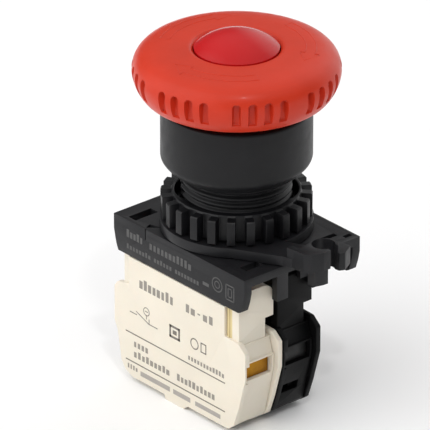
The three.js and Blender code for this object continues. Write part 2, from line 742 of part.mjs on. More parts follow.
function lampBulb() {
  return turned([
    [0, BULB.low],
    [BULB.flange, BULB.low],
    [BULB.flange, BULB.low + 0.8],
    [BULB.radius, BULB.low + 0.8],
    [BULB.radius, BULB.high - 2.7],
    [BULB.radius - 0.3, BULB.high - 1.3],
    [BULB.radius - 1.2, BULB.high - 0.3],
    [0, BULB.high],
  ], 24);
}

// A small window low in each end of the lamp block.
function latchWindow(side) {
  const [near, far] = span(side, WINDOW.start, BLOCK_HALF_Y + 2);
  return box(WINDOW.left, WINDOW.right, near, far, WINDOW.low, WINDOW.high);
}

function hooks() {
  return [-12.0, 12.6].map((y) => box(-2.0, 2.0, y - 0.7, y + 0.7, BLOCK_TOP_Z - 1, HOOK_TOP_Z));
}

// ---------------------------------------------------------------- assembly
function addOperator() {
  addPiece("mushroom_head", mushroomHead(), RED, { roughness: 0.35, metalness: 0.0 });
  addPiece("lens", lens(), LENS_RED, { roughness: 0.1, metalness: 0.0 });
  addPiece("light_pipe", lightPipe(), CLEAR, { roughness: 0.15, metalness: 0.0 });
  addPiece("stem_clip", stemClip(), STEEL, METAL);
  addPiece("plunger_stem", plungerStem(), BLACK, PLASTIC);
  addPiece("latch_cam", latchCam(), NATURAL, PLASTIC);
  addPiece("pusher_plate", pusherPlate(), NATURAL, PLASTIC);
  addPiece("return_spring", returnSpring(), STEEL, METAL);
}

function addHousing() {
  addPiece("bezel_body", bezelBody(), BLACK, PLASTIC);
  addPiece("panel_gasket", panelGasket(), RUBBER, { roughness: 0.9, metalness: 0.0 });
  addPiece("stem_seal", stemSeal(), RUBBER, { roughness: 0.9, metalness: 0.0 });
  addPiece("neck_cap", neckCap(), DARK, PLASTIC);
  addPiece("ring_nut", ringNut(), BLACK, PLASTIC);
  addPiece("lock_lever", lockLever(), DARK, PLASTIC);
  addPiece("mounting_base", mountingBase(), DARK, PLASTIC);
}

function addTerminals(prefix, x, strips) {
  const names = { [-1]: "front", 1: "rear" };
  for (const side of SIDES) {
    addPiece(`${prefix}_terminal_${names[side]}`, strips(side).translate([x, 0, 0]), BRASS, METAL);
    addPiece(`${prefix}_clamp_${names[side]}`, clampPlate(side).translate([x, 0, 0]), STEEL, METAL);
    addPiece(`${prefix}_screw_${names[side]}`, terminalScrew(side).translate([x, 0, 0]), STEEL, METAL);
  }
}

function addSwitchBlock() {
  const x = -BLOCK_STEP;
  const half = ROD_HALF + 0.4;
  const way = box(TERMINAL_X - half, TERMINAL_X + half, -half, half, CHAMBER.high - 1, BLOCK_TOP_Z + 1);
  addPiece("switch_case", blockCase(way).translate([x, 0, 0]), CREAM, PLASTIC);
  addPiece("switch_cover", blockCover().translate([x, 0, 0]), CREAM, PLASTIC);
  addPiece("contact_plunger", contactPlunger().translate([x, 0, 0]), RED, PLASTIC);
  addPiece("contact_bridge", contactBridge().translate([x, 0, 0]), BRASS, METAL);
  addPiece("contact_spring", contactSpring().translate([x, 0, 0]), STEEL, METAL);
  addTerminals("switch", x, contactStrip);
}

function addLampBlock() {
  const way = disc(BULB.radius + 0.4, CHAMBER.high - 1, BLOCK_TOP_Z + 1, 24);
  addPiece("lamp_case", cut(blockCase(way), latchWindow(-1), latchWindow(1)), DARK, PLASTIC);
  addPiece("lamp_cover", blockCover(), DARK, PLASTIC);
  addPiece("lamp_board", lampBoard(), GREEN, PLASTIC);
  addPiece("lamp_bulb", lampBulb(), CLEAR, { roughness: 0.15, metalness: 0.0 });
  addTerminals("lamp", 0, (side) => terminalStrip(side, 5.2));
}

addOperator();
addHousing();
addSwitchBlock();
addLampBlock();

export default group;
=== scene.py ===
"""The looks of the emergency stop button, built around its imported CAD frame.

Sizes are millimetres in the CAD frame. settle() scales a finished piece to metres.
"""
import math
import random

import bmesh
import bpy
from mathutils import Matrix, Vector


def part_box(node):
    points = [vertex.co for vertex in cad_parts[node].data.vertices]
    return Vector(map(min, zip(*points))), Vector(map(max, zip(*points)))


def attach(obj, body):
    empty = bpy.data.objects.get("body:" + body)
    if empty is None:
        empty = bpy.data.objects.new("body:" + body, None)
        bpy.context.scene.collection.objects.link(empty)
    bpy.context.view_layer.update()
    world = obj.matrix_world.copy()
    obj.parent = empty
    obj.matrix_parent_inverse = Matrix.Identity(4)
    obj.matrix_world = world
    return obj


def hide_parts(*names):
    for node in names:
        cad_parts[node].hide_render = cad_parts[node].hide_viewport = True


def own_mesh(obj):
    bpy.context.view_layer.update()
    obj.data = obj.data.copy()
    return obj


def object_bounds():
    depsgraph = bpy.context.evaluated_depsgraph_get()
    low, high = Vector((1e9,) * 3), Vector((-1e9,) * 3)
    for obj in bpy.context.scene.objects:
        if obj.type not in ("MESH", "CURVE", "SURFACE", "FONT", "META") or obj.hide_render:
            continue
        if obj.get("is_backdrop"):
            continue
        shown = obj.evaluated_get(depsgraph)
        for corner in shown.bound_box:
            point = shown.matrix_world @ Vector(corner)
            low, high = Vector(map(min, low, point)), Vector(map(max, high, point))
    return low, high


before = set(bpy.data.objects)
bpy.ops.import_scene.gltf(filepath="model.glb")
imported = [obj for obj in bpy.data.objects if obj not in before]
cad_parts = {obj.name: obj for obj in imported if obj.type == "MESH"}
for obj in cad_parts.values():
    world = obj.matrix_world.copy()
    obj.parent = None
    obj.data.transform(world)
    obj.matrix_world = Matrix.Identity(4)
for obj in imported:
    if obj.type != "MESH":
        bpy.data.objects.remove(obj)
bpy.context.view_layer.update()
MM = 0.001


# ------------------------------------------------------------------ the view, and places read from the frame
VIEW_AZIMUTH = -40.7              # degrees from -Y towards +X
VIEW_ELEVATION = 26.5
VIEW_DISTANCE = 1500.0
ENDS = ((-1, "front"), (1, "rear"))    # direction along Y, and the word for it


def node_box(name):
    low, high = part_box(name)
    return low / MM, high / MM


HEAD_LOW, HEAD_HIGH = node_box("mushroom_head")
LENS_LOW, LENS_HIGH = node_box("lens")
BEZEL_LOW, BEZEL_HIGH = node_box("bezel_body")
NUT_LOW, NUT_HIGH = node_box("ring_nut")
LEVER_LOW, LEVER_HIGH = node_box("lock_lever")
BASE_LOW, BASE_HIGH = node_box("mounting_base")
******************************
**Description of the task**
Output all of the material exactly as written.

**Solution for this task**
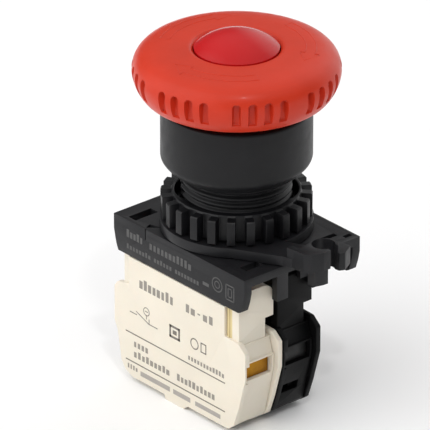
The three.js and Blender code for this object continues. Write part 2, from line 742 of part.mjs on. More parts follow.
function lampBulb() {
  return turned([
    [0, BULB.low],
    [BULB.flange, BULB.low],
    [BULB.flange, BULB.low + 0.8],
    [BULB.radius, BULB.low + 0.8],
    [BULB.radius, BULB.high - 2.7],
    [BULB.radius - 0.3, BULB.high - 1.3],
    [BULB.radius - 1.2, BULB.high - 0.3],
    [0, BULB.high],
  ], 24);
}

// A small window low in each end of the lamp block.
function latchWindow(side) {
  const [near, far] = span(side, WINDOW.start, BLOCK_HALF_Y + 2);
  return box(WINDOW.left, WINDOW.right, near, far, WINDOW.low, WINDOW.high);
}

function hooks() {
  return [-12.0, 12.6].map((y) => box(-2.0, 2.0, y - 0.7, y + 0.7, BLOCK_TOP_Z - 1, HOOK_TOP_Z));
}

// ---------------------------------------------------------------- assembly
function addOperator() {
  addPiece("mushroom_head", mushroomHead(), RED, { roughness: 0.35, metalness: 0.0 });
  addPiece("lens", lens(), LENS_RED, { roughness: 0.1, metalness: 0.0 });
  addPiece("light_pipe", lightPipe(), CLEAR, { roughness: 0.15, metalness: 0.0 });
  addPiece("stem_clip", stemClip(), STEEL, METAL);
  addPiece("plunger_stem", plungerStem(), BLACK, PLASTIC);
  addPiece("latch_cam", latchCam(), NATURAL, PLASTIC);
  addPiece("pusher_plate", pusherPlate(), NATURAL, PLASTIC);
  addPiece("return_spring", returnSpring(), STEEL, METAL);
}

function addHousing() {
  addPiece("bezel_body", bezelBody(), BLACK, PLASTIC);
  addPiece("panel_gasket", panelGasket(), RUBBER, { roughness: 0.9, metalness: 0.0 });
  addPiece("stem_seal", stemSeal(), RUBBER, { roughness: 0.9, metalness: 0.0 });
  addPiece("neck_cap", neckCap(), DARK, PLASTIC);
  addPiece("ring_nut", ringNut(), BLACK, PLASTIC);
  addPiece("lock_lever", lockLever(), DARK, PLASTIC);
  addPiece("mounting_base", mountingBase(), DARK, PLASTIC);
}

function addTerminals(prefix, x, strips) {
  const names = { [-1]: "front", 1: "rear" };
  for (const side of SIDES) {
    addPiece(`${prefix}_terminal_${names[side]}`, strips(side).translate([x, 0, 0]), BRASS, METAL);
    addPiece(`${prefix}_clamp_${names[side]}`, clampPlate(side).translate([x, 0, 0]), STEEL, METAL);
    addPiece(`${prefix}_screw_${names[side]}`, terminalScrew(side).translate([x, 0, 0]), STEEL, METAL);
  }
}

function addSwitchBlock() {
  const x = -BLOCK_STEP;
  const half = ROD_HALF + 0.4;
  const way = box(TERMINAL_X - half, TERMINAL_X + half, -half, half, CHAMBER.high - 1, BLOCK_TOP_Z + 1);
  addPiece("switch_case", blockCase(way).translate([x, 0, 0]), CREAM, PLASTIC);
  addPiece("switch_cover", blockCover().translate([x, 0, 0]), CREAM, PLASTIC);
  addPiece("contact_plunger", contactPlunger().translate([x, 0, 0]), RED, PLASTIC);
  addPiece("contact_bridge", contactBridge().translate([x, 0, 0]), BRASS, METAL);
  addPiece("contact_spring", contactSpring().translate([x, 0, 0]), STEEL, METAL);
  addTerminals("switch", x, contactStrip);
}

function addLampBlock() {
  const way = disc(BULB.radius + 0.4, CHAMBER.high - 1, BLOCK_TOP_Z + 1, 24);
  addPiece("lamp_case", cut(blockCase(way), latchWindow(-1), latchWindow(1)), DARK, PLASTIC);
  addPiece("lamp_cover", blockCover(), DARK, PLASTIC);
  addPiece("lamp_board", lampBoard(), GREEN, PLASTIC);
  addPiece("lamp_bulb", lampBulb(), CLEAR, { roughness: 0.15, metalness: 0.0 });
  addTerminals("lamp", 0, (side) => terminalStrip(side, 5.2));
}

addOperator();
addHousing();
addSwitchBlock();
addLampBlock();

export default group;
=== scene.py ===
"""The looks of the emergency stop button, built around its imported CAD frame.

Sizes are millimetres in the CAD frame. settle() scales a finished piece to metres.
"""
import math
import random

import bmesh
import bpy
from mathutils import Matrix, Vector


def part_box(node):
    points = [vertex.co for vertex in cad_parts[node].data.vertices]
    return Vector(map(min, zip(*points))), Vector(map(max, zip(*points)))


def attach(obj, body):
    empty = bpy.data.objects.get("body:" + body)
    if empty is None:
        empty = bpy.data.objects.new("body:" + body, None)
        bpy.context.scene.collection.objects.link(empty)
    bpy.context.view_layer.update()
    world = obj.matrix_world.copy()
    obj.parent = empty
    obj.matrix_parent_inverse = Matrix.Identity(4)
    obj.matrix_world = world
    return obj


def hide_parts(*names):
    for node in names:
        cad_parts[node].hide_render = cad_parts[node].hide_viewport = True


def own_mesh(obj):
    bpy.context.view_layer.update()
    obj.data = obj.data.copy()
    return obj


def object_bounds():
    depsgraph = bpy.context.evaluated_depsgraph_get()
    low, high = Vector((1e9,) * 3), Vector((-1e9,) * 3)
    for obj in bpy.context.scene.objects:
        if obj.type not in ("MESH", "CURVE", "SURFACE", "FONT", "META") or obj.hide_render:
            continue
        if obj.get("is_backdrop"):
            continue
        shown = obj.evaluated_get(depsgraph)
        for corner in shown.bound_box:
            point = shown.matrix_world @ Vector(corner)
            low, high = Vector(map(min, low, point)), Vector(map(max, high, point))
    return low, high


before = set(bpy.data.objects)
bpy.ops.import_scene.gltf(filepath="model.glb")
imported = [obj for obj in bpy.data.objects if obj not in before]
cad_parts = {obj.name: obj for obj in imported if obj.type == "MESH"}
for obj in cad_parts.values():
    world = obj.matrix_world.copy()
    obj.parent = None
    obj.data.transform(world)
    obj.matrix_world = Matrix.Identity(4)
for obj in imported:
    if obj.type != "MESH":
        bpy.data.objects.remove(obj)
bpy.context.view_layer.update()
MM = 0.001


# ------------------------------------------------------------------ the view, and places read from the frame
VIEW_AZIMUTH = -40.7              # degrees from -Y towards +X
VIEW_ELEVATION = 26.5
VIEW_DISTANCE = 1500.0
ENDS = ((-1, "front"), (1, "rear"))    # direction along Y, and the word for it


def node_box(name):
    low, high = part_box(name)
    return low / MM, high / MM


HEAD_LOW, HEAD_HIGH = node_box("mushroom_head")
LENS_LOW, LENS_HIGH = node_box("lens")
BEZEL_LOW, BEZEL_HIGH = node_box("bezel_body")
NUT_LOW, NUT_HIGH = node_box("ring_nut")
LEVER_LOW, LEVER_HIGH = node_box("lock_lever")
BASE_LOW, BASE_HIGH = node_box("mounting_base")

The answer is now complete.